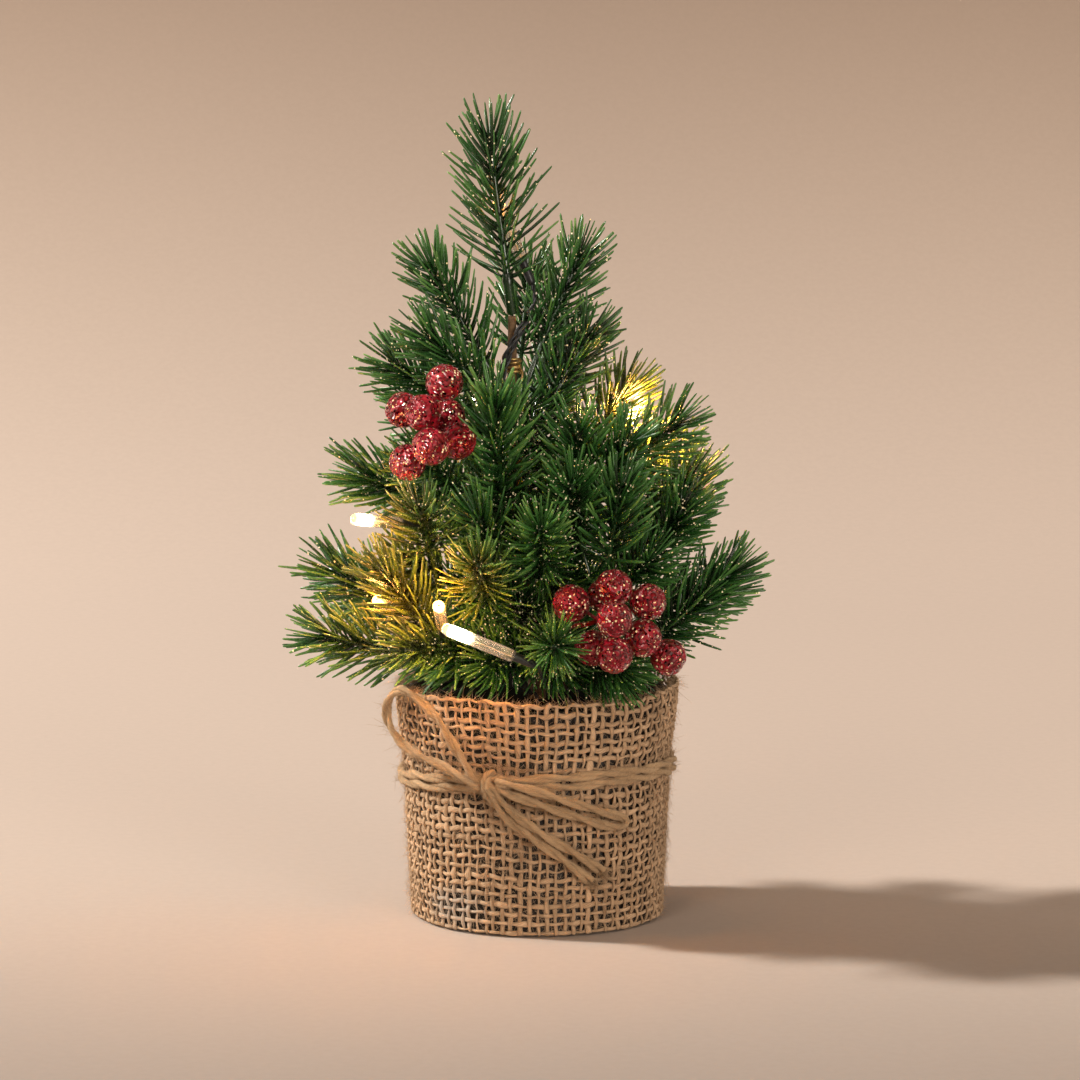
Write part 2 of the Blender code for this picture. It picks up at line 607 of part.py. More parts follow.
def build_berry_picks(parts, tools, materials):
    for name, pick in BERRY_PICKS.items():
        hub = over_rim(pick["hub"])
        root = branch_root(pick["root_height"], hub)
        middle = root.lerp(hub, 0.5) - Vector((0.0, 0.0, 0.002))
        stem = add_tube(name, smooth_path([root, middle, hub], 3), BERRY_STEM_RADIUS,
                        materials["berry"], parts, resolution=1, origin=root)
        stem = as_mesh(stem)
        for index, berry in enumerate(pick["berries"]):
            centre = over_rim(berry)
            bm = bmesh.new()
            bmesh.ops.create_uvsphere(bm, u_segments=10, v_segments=7, radius=BERRY_RADIUS)
            bmesh.ops.translate(bm, vec=centre, verts=bm.verts)
            ball = add_object(f"{name}_ball_{index + 1}", mesh_from(name, bm), None, tools)
            combine(stem, ball, "UNION")
            twig = add_tube(f"{name}_twig_{index + 1}", [hub, centre], BERRY_STEM_RADIUS, None, tools, resolution=1)
            combine(stem, as_mesh(twig), "UNION")


def around_pot(angle, stand_off, over_band):
    """A point near the wrap: degrees from the knot, then millimetres off it and over the band."""
    height = BAND_HEIGHT + BAND_TILT + over_band * MM
    turn = math.radians(KNOT_ANGLE + angle)
    radius = wrap_radius(height) + stand_off * MM
    return Vector((radius * math.cos(turn), radius * math.sin(turn), height))


def build_twine(parts, materials):
    """Two turns round the pot that end at the knot, the knot, and the bow."""
    reach = math.degrees((KNOT_SIZE[0] + GAP) / wrap_radius(BAND_HEIGHT)) + 1.2
    sides = 44
    for name, side in (("twine_turn_upper", 1), ("twine_turn_lower", -1)):
        points = []
        for step in range(sides + 1):
            angle = math.radians(KNOT_ANGLE + reach + (360 - 2 * reach) * step / sides)
            height = BAND_HEIGHT - BAND_TILT * math.sin(angle) + side * (TWINE_DIAMETER + GAP) / 2
            radius = wrap_radius(height) + 2 * GAP + TWINE_DIAMETER / 2
            points.append((radius * math.cos(angle), radius * math.sin(angle), height))
        add_tube(name, points, TWINE_DIAMETER / 2, materials["twine"], parts)
    bm = bmesh.new()
    bmesh.ops.create_uvsphere(bm, u_segments=12, v_segments=8, radius=1.0)
    bmesh.ops.scale(bm, vec=(KNOT_SIZE[1], KNOT_SIZE[0], KNOT_SIZE[2]), verts=bm.verts)
    knot = add_object("twine_knot", mesh_from("twine_knot", bm), materials["twine"], parts)
    knot.location = around_pot(0, (KNOT_SIZE[1] + 2 * GAP) / MM, 0)
    knot.rotation_euler = (0.0, 0.0, math.radians(KNOT_ANGLE))
    shade(knot)
    cords = (("bow_loop_left", BOW_LOOP_LEFT), ("bow_loop_right", BOW_LOOP_RIGHT),
             ("bow_tail_upper", BOW_TAIL_UPPER), ("bow_tail_lower", BOW_TAIL_LOWER))
    for name, route in cords:
        path = smooth_path([around_pot(*point) for point in route], 2)
        add_tube(name, path, TWINE_DIAMETER / 2, materials["twine"], parts)


def make_materials():
    finishes = {
        "pot": ((0.03, 0.028, 0.026), 0.55), "burlap": ((0.52, 0.38, 0.22), 0.95),
        "base": ((0.04, 0.04, 0.04), 0.5), "cell": ((0.55, 0.42, 0.12), 0.35),
        "contact": ((0.75, 0.75, 0.72), 0.25, 1.0), "switch": ((0.05, 0.05, 0.05), 0.4),
        "board": ((0.05, 0.22, 0.10), 0.5), "knob": ((0.7, 0.7, 0.68), 0.5),
        "ballast": ((0.42, 0.41, 0.39), 0.95), "foam": ((0.03, 0.04, 0.025), 0.95),
        "trunk": ((0.22, 0.13, 0.07), 0.85), "wire": ((0.55, 0.36, 0.14), 0.6),
        "needles": ((0.03, 0.16, 0.06), 0.5), "cable": ((0.01, 0.01, 0.012), 0.4),
        "lamp": ((0.95, 0.80, 0.50), 0.15), "berry": ((0.40, 0.01, 0.03), 0.25),
        "twine": ((0.46, 0.31, 0.17), 0.95),
    }
    return {name: make_material(name, *finish) for name, finish in finishes.items()}


def main():
    clear_scene()
    parts = new_collection("tabletop_tree")
    tools = new_collection("cutters")
    tools.hide_render = True
    materials = make_materials()
    build_pot(parts, materials)
    build_base_plate(parts, tools, materials)
    build_battery_door(parts, materials)
    build_cells(parts, materials)
    build_switch(parts, materials)
    build_fillings(parts, tools, materials)
    build_trunk(parts, materials)
    build_branches(parts, materials)
    build_cable(parts, materials)
    build_lamps(parts, materials)
    build_berry_picks(parts, tools, materials)
    build_twine(parts, materials)


main()
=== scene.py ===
import json
import math

import bpy
import numpy as np
from mathutils import Matrix, Vector

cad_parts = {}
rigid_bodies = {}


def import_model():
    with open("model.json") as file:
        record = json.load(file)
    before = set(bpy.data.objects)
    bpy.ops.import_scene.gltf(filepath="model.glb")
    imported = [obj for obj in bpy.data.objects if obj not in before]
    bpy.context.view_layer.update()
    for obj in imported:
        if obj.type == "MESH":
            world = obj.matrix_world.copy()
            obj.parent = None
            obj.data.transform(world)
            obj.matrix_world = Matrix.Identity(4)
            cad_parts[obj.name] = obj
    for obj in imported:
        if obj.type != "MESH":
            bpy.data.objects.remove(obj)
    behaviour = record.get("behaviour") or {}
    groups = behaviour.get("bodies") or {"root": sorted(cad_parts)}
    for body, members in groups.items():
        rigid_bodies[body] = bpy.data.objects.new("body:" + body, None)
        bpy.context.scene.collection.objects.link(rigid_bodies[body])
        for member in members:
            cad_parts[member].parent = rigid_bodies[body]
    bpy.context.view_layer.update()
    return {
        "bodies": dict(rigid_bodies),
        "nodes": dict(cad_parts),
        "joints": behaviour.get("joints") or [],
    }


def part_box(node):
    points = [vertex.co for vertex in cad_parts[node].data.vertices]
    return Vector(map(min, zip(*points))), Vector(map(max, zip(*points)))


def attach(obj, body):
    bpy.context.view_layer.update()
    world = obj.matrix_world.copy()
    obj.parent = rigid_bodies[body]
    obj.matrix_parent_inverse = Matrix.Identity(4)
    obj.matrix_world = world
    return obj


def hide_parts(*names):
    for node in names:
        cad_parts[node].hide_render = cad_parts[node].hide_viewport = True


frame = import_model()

chance = np.random.default_rng(24)
mm = 0.001
print("frame loaded:", len(frame["nodes"]), "nodes")


# ---- small helpers

def deselectAll():
    if bpy.context.mode != "OBJECT":
        bpy.ops.object.mode_set(mode="OBJECT")
    bpy.ops.object.select_all(action="DESELECT")


def unit(vectors):
    lengths = np.linalg.norm(vectors, axis=-1, keepdims=True)
    return vectors / np.maximum(lengths, 1e-12)


def smoothPath(points, steps):
    # a smooth open curve through the points, with steps pieces between two
    pts = [np.array(p, float) for p in points]
    ends = [2 * pts[0] - pts[1]] + pts + [2 * pts[-1] - pts[-2]]
    path = []
    for a, b, c, d in zip(ends, ends[1:], ends[2:], ends[3:]):
        for step in range(steps):
            t = step / steps
            path.append(0.5 * (2 * b + (c - a) * t + (2 * a - 5 * b + 4 * c - d) * t * t
                               + (3 * b - a - 3 * c + d) * t ** 3))
    return np.array(path + [pts[-1]])


def evenPath(path, spacing):
    # the same line with points a fixed distance apart
    path = np.asarray(path, float)
    run = np.concatenate([[0], np.cumsum(np.linalg.norm(np.diff(path, axis=0), axis=1))])
    count = max(int(round(run[-1] / spacing)), 3) + 1
    wanted = np.linspace(0, run[-1], count)
    return np.stack([np.interp(wanted, run, path[:, axis]) for axis in range(3)], axis=1)


def pathLength(path):
    return float(np.linalg.norm(np.diff(np.asarray(path, float), axis=0), axis=1).sum())


def carriedSideways(path):
    # a direction across the path that turns as little as it can on the way
    tangents = unit(np.gradient(path, axis=0))
    start = np.array([0.0, 0.0, 1.0]) if abs(tangents[0][2]) < 0.9 else np.array([1.0, 0.0, 0.0])
    across = [unit(start - tangents[0] * (start @ tangents[0]))]
    for tangent in tangents[1:]:
        last = across[-1]
        across.append(unit(last - tangent * (last @ tangent)))
    return np.array(across)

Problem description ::
Write out only the lines that run from the line containing "cad_parts[member].parent = rigid_bodies[body]" through the line containing "points = [vertex.co", both included, exactly as they appear above.

Written solution ::
            cad_parts[member].parent = rigid_bodies[body]
    bpy.context.view_layer.update()
    return {
        "bodies": dict(rigid_bodies),
        "nodes": dict(cad_parts),
        "joints": behaviour.get("joints") or [],
    }


def part_box(node):
    points = [vertex.co for vertex in cad_parts[node].data.vertices]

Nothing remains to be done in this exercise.